Investors are betting there is serious money in helping influencers make serious money.
ShopMy, which runs a platform that helps creators monetise their followings with affiliate links, brand sponsorships and other opportunities, said Wednesday it raised $70 million at a $1.5 billion valuation. Led by investment management firm Avenir with participation from Bain Capital Ventures, Bessemer Venture Partners and Menlo Ventures, the round also attracted several high-profile investors, including influencers Sofia Richie Grainge and Aimee Song; Raissa Gerona, the chief brand officer at Revolve and Beautycounter founder Gregg Renfrew.
This was ShopMy’s third funding round in under two years. Most recently, it raised $77.5 million at a $410 million valuation in March 2024. The company has grown rapidly since its founding in 2020. Revenue increased by 200 percent in the past year, and it reached profitability in 2024, emerging as the biggest challenger to LTK, which a decade earlier helped pioneer many of the monetisation strategies used by influencers today. LTK was valued at $2 billion in 2021 after an investment from SoftBank.
ShopMy co-founder and chief executive Harry Rein told The Business of Fashion that the company’s unicorn status is “validation that how people shop has fundamentally changed.”
“Our investors see the same opportunity we do, that authentic recommendations will replace advertising as the primary way premium brands grow,” he wrote in an email. “For our team, it’s proof that betting on human curation and taste was the right call, and that the future of shopping will be built around trust, not algorithms.”
ShopMy will use the funding to build out its engineering and product teams, with an eye towards increasing the company’s capabilities in machine learning and personalisation. It also wants to create more tools for brands to measure and scale creator partnerships, as well as offerings for influencers that will help them make more money without having to make more content.

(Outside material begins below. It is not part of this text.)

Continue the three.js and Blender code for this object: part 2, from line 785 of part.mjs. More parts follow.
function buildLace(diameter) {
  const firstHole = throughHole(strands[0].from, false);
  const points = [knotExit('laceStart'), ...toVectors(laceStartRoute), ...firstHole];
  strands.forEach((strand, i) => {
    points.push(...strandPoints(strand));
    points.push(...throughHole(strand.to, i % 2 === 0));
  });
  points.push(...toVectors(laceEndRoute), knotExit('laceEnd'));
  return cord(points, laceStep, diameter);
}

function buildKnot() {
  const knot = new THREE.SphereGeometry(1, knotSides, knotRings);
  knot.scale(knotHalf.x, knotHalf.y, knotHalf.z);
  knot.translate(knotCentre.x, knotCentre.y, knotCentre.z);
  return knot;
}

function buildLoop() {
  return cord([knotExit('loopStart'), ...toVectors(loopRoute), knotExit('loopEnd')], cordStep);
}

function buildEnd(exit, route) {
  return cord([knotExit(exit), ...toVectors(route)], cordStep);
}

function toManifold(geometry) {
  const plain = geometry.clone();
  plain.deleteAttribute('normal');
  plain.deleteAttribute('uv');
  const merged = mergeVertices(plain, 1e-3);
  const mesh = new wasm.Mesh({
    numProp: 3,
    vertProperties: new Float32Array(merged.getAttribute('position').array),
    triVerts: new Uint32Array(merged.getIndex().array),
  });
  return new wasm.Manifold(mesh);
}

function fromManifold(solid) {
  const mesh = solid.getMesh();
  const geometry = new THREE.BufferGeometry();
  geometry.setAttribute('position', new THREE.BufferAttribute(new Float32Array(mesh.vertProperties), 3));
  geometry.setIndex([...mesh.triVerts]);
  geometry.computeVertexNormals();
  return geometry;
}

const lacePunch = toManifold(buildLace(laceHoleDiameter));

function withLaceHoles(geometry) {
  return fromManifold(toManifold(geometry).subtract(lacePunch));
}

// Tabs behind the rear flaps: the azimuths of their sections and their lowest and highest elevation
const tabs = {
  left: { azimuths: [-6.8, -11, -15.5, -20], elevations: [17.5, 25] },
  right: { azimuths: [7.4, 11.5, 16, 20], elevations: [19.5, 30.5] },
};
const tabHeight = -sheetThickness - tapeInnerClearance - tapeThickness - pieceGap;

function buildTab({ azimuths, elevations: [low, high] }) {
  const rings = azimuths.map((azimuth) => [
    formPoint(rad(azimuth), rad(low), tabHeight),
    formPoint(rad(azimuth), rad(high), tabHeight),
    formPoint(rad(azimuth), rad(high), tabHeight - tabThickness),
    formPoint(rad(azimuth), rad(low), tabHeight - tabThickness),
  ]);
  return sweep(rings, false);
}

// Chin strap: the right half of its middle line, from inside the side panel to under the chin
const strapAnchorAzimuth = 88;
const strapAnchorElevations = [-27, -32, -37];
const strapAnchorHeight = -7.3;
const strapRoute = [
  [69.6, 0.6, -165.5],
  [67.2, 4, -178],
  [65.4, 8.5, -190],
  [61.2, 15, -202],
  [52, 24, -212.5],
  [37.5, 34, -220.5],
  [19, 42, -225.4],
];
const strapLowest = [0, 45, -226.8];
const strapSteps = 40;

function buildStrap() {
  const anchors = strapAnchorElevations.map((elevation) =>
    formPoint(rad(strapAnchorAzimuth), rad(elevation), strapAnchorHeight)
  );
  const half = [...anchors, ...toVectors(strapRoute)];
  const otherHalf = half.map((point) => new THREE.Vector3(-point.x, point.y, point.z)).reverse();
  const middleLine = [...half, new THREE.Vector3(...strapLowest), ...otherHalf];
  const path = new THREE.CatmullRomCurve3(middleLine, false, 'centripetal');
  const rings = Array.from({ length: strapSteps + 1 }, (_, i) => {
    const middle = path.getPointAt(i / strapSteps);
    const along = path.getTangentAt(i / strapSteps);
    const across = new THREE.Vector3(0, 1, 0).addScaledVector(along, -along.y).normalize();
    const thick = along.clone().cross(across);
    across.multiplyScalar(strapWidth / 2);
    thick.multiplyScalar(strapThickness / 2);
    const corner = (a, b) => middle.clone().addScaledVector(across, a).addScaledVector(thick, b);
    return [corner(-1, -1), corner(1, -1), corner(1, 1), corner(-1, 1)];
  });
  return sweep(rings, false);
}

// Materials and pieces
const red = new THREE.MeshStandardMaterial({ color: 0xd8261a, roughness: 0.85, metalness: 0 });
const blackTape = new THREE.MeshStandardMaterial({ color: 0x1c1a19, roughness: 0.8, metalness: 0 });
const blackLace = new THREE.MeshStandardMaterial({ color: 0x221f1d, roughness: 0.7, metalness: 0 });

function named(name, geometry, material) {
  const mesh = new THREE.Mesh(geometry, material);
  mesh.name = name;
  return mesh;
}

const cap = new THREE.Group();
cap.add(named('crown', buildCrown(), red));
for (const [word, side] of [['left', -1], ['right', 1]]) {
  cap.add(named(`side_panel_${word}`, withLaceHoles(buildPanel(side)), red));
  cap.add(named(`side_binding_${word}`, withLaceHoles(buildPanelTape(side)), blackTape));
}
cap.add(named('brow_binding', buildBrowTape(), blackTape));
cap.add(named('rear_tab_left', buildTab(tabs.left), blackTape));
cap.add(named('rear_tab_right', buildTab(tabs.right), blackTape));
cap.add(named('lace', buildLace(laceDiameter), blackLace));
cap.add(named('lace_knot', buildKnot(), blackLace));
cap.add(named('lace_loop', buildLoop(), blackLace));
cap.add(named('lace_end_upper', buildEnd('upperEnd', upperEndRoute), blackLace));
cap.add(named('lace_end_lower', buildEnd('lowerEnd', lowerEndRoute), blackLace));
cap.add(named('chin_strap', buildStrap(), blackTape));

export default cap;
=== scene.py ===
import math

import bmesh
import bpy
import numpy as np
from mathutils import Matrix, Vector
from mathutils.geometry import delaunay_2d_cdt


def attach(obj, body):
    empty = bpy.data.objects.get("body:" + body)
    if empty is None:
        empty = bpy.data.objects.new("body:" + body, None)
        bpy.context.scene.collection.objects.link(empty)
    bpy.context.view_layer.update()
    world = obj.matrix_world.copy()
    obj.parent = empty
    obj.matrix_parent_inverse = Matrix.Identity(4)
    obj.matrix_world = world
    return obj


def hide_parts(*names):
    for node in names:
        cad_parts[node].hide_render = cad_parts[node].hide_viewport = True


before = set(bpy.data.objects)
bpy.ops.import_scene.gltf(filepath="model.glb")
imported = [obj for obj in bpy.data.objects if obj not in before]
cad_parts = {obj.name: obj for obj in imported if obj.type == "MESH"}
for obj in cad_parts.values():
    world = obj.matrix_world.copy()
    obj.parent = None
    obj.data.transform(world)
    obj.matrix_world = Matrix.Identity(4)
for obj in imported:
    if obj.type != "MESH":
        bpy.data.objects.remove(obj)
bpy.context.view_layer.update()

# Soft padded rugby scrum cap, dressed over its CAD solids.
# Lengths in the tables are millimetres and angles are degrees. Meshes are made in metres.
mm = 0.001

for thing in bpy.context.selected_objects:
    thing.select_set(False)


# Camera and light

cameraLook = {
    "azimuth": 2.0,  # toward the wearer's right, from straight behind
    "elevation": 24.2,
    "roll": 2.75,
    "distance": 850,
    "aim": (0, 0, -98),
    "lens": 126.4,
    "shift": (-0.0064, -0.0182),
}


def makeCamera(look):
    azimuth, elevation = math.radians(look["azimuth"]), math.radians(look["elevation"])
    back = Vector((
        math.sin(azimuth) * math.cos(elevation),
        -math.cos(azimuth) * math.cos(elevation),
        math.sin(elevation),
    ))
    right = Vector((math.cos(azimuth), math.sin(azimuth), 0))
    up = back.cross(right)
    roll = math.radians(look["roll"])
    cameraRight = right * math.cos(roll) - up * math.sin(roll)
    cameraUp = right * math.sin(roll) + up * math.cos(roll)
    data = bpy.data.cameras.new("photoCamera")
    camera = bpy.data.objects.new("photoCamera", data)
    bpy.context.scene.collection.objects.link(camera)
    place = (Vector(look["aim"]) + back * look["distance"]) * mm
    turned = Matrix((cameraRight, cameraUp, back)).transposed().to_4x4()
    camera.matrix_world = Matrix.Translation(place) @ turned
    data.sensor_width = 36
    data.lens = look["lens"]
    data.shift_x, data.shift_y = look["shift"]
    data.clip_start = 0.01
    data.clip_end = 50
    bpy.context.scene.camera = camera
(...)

“Being well capitalised lets us take big bets at the right moments,” Rein said.
At their heart, ShopMy, LTK and their rivals are providing a similar service: providing influencers with affiliate links that give them a cut of the sale when a follower buys a product they recommended. The other main revenue stream is arranging paid partnerships with brands.
However, each platform’s approach varies. Like LTK, ShopMy also began as an affiliate marketing platform. But from the get-go, it offered brands data showing which creators were driving the most web traffic and sales, information LTK shared in a more limited capacity. ShopMy focused on gifting, with “Lookbooks,” where creators can field offers for free products. It’s also made the leap into e-commerce, introducing influencer storefronts and “Circles,” which allows shoppers to follow curated groups of curators.

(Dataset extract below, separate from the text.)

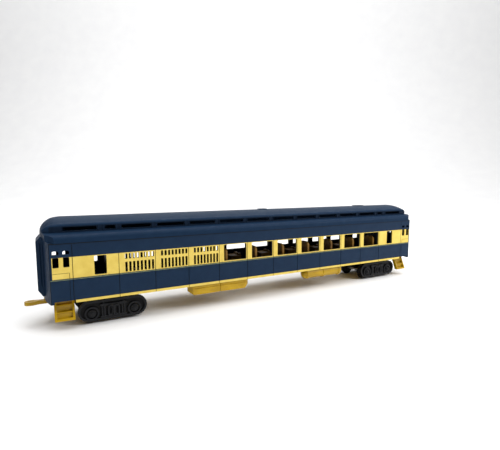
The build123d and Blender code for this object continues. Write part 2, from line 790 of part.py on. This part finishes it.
with BuildPart() as saloon_floor:
    span_box((-91.7, 91.7), (-saloon_half_width, saloon_half_width), saloon_floor_z)
save(saloon_floor, "saloon_floor")

with BuildPart() as bulkheads:
    for bulkhead_x in (-90.3, -38.0):
        bulkhead_span = (bulkhead_x - 0.5, bulkhead_x + 0.5)
        span_box(bulkhead_span, (-15.2, 15.2), (saloon_floor_z[1], 38.3))
        span_box(
            (bulkhead_x - 2, bulkhead_x + 2), (-3.4, 3.4), (17, 36.0), mode=Mode.SUBTRACT
        )
    # A screen on one side only, as the far toilet light shows past its end
    span_box((88.8, 89.8), (-15.2, -3.4), (saloon_floor_z[1], 38.3))
save(bulkheads, "bulkheads")

with BuildPart() as galley_units:
    for unit_x, unit_top_z in (((-86.0, -75.0), 25.5), ((-62.0, -41.0), 34.0)):
        span_box(unit_x, (8.6, 15.2), (saloon_floor_z[1], unit_top_z))
    span_box((-84.0, -43.0), (-15.0, -9.4), (saloon_floor_z[1], 25.0))
save(galley_units, "galley_units")


def add_seat(seat_x, side, top_z, lobe_count):
    """A bench seat for two: pedestal, cushion and a back that ends in one or two round lobes."""
    wall_y = 15.1
    aisle_y = 6.8
    middle_y = side * (wall_y + aisle_y) / 2
    base_z = saloon_floor_z[1]
    span_box((seat_x - 5.2, seat_x - 1.0), (side * 8, side * 14), (base_z, 20.2))
    span_box((seat_x - 6.2, seat_x - 0.2), (side * aisle_y, side * wall_y), (20.2, 22.2))
    lobe_width = (wall_y - aisle_y) / lobe_count
    lobe_height = min(5.4, lobe_width * 0.9)
    with BuildSketch(Plane.YZ.offset(seat_x - 0.4)) as back:
        with Locations((middle_y, 20.2)):
            back_height = top_z - lobe_height / 2 - 20.2
            Rectangle(wall_y - aisle_y, back_height, align=(Align.CENTER, Align.MIN))
        for lobe in range(lobe_count):
            lobe_y = middle_y + (lobe - (lobe_count - 1) / 2) * lobe_width
            with Locations((lobe_y, top_z - lobe_height / 2)):
                SlotOverall(lobe_width, lobe_height)
    extrude(back.sketch, amount=1.6)


with BuildPart() as high_back_seats:
    for index in range(high_seat_count):
        add_seat(high_seat_first_x + index * high_seat_pitch, NEAR, 31.0, 1)
save(high_back_seats, "high_back_seats")

with BuildPart() as low_back_seats:
    for index in range(low_seat_count):
        add_seat(low_seat_first_x + index * low_seat_pitch, FAR, 23.4, 2)
save(low_back_seats, "low_back_seats")
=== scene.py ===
import json
import math

import bmesh
import bpy
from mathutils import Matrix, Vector


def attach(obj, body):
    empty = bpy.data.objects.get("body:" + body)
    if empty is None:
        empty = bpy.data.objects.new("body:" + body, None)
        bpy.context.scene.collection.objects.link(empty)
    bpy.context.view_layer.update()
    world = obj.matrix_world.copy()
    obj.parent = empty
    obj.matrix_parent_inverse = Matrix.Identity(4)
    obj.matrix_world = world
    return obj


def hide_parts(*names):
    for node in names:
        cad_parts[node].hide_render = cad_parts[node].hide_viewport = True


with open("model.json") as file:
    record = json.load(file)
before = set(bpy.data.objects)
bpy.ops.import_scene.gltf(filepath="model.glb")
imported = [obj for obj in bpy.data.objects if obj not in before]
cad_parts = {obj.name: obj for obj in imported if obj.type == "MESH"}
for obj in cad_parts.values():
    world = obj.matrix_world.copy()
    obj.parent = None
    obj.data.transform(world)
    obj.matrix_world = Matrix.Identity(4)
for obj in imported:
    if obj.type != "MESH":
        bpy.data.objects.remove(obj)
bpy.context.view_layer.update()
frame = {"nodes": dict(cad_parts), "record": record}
nodes = frame["nodes"]
MM = 0.001


# ---------------------------------------------------------------- shader helpers
class Graph:
    """Adds shader nodes to one material and links them."""

    def __init__(self, name):
        self.material = bpy.data.materials.new(name)
        self.material.use_nodes = True
        self.tree = self.material.node_tree
        self.tree.nodes.clear()
        self.bsdf = self.add("ShaderNodeBsdfPrincipled")
        output = self.add("ShaderNodeOutputMaterial")
        self.tree.links.new(self.bsdf.outputs["BSDF"], output.inputs["Surface"])
        place = self.add("ShaderNodeTexCoord").outputs["Object"]
        scale = self.add("ShaderNodeVectorMath")
        scale.operation = "SCALE"
        scale.inputs["Scale"].default_value = 1 / MM
        self.tree.links.new(place, scale.inputs[0])
        self.place = scale.outputs[0]
        split = self.add("ShaderNodeSeparateXYZ")
        self.tree.links.new(self.place, split.inputs[0])
        self.x, self.y, self.z = split.outputs

    def add(self, kind):
        return self.tree.nodes.new(kind)

    def feed(self, value, socket):
        """Link an output to a socket, or set the socket to a number."""
        if isinstance(value, bpy.types.NodeSocket):
            self.tree.links.new(value, socket)
        else:
            socket.default_value = value

    def math(self, operation, first, second=0.0, clamp=False):
        step = self.add("ShaderNodeMath")
        step.operation = operation
        step.use_clamp = clamp
        self.feed(first, step.inputs[0])
        self.feed(second, step.inputs[1])
        return step.outputs[0]

    def above(self, value, limit, soft=0.05):
        """0 below a limit and 1 above it, across a narrow soft edge."""
        ramp = self.add("ShaderNodeMapRange")
        self.feed(value, ramp.inputs["Value"])
        ramp.inputs["From Min"].default_value = limit - soft
        ramp.inputs["From Max"].default_value = limit + soft
        return ramp.outputs[0]

    def below(self, value, limit, soft=0.05):
        return self.math("SUBTRACT", 1.0, self.above(value, limit, soft))

    def between(self, value, low, high, soft=0.05):
        inside = self.math("SUBTRACT", self.above(value, low, soft), self.above(value, high, soft))
        return self.math("MAXIMUM", inside, 0.0)

    def both(self, first, second):
        return self.math("MULTIPLY", first, second)

    def noise(self, scale, detail=3.0, rough=0.55, stretch=None):
        """Noise whose grain is given in features per millimetre."""
        grain = self.add("ShaderNodeTexNoise")
        grain.inputs["Scale"].default_value = scale
        grain.inputs["Detail"].default_value = detail
        grain.inputs["Roughness"].default_value = rough
        place = self.place
        if stretch:
            mapping = self.add("ShaderNodeMapping")
            mapping.inputs["Scale"].default_value = stretch
            self.feed(place, mapping.inputs["Vector"])
            place = mapping.outputs[0]
        self.feed(place, grain.inputs["Vector"])
        return grain.outputs[0]

    def spread(self, value, low, high, from_low=0.3, from_high=0.7):
        """Stretch a noise value over a new range."""
        ramp = self.add("ShaderNodeMapRange")
        self.feed(value, ramp.inputs["Value"])
        ramp.inputs["From Min"].default_value = from_low
        ramp.inputs["From Max"].default_value = from_high
        ramp.inputs["To Min"].default_value = low
        ramp.inputs["To Max"].default_value = high
        return ramp.outputs[0]

    def mix(self, amount, first, second):
        """Mix two colours."""
        blend = self.add("ShaderNodeMix")
        blend.data_type = "RGBA"
        self.feed(amount, blend.inputs[0])
        self.feed(first, blend.inputs[6])
        self.feed(second, blend.inputs[7])
        return blend.outputs[2]

    def finish(self, color, roughness, bump=None, bump_height=0.02, **fixed):
        """Wire colour, roughness and bump (height in millimetres) into the surface."""
        self.feed(color, self.bsdf.inputs["Base Color"])
        self.feed(roughness, self.bsdf.inputs["Roughness"])
        for name, value in fixed.items():
            self.bsdf.inputs[name.replace("_", " ")].default_value = value
        if bump is not None:
            relief = self.add("ShaderNodeBump")
            relief.inputs["Strength"].default_value = 1.0
            relief.inputs["Distance"].default_value = bump_height * MM
            self.feed(bump, relief.inputs["Height"])
            self.feed(relief.outputs[0], self.bsdf.inputs["Normal"])
        return self.material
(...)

That approach has helped ShopMy win over creators from rivals; it now counts over 185,000 in its network, including Karlie Kloss and Meghan Markle. In the past year, LTK has rolled out more features centred on gifting and data similar to those that have become so popular for ShopMy.

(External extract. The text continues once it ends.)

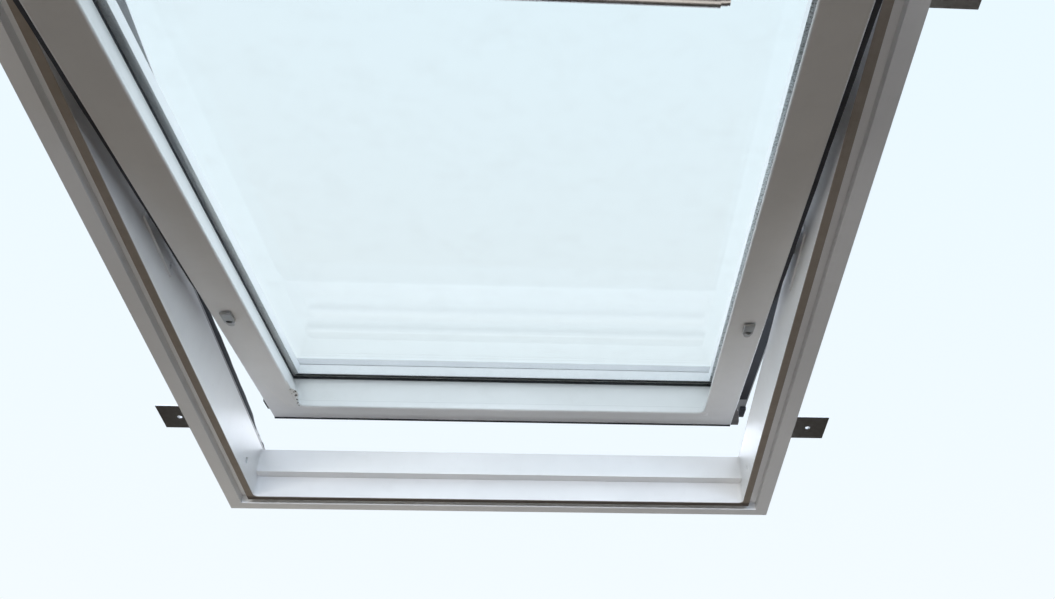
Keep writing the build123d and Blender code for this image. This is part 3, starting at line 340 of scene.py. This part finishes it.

“Within just a few minutes, you can see sales driven from specific creators, down to the SKU,” said Mary Orton, a longtime content creator and the founder of the hat brand Chord, which uses ShopMy as its exclusive affiliate marketing partner. “Really understanding who is sending business your way is so huge.”
Next up is an app, set to land early next year. Unlike LTK, which has focused on building its app to be a content destination like Instagram, ShopMy wants to be a retail hub that creators link to on platforms like Instagram or TikTok. ShopMy co-founder and president Tiffany Lopinsky said that internally, they call ShopMy the “content-free social shopping app.”
More companies are hoping to nab their own piece of the pie. Just last month, Condé Nast announced plans for Vette, a creator e-commerce shop platform set to launch next year, while Sephora rolled out its own influence-curated storefronts.
“The more companies that build toward this future, the better,” said Lopinsky. “The world is finally catching up to where consumers already are. When other players invest in educating the market, it validates the category and ultimately lifts the leader.”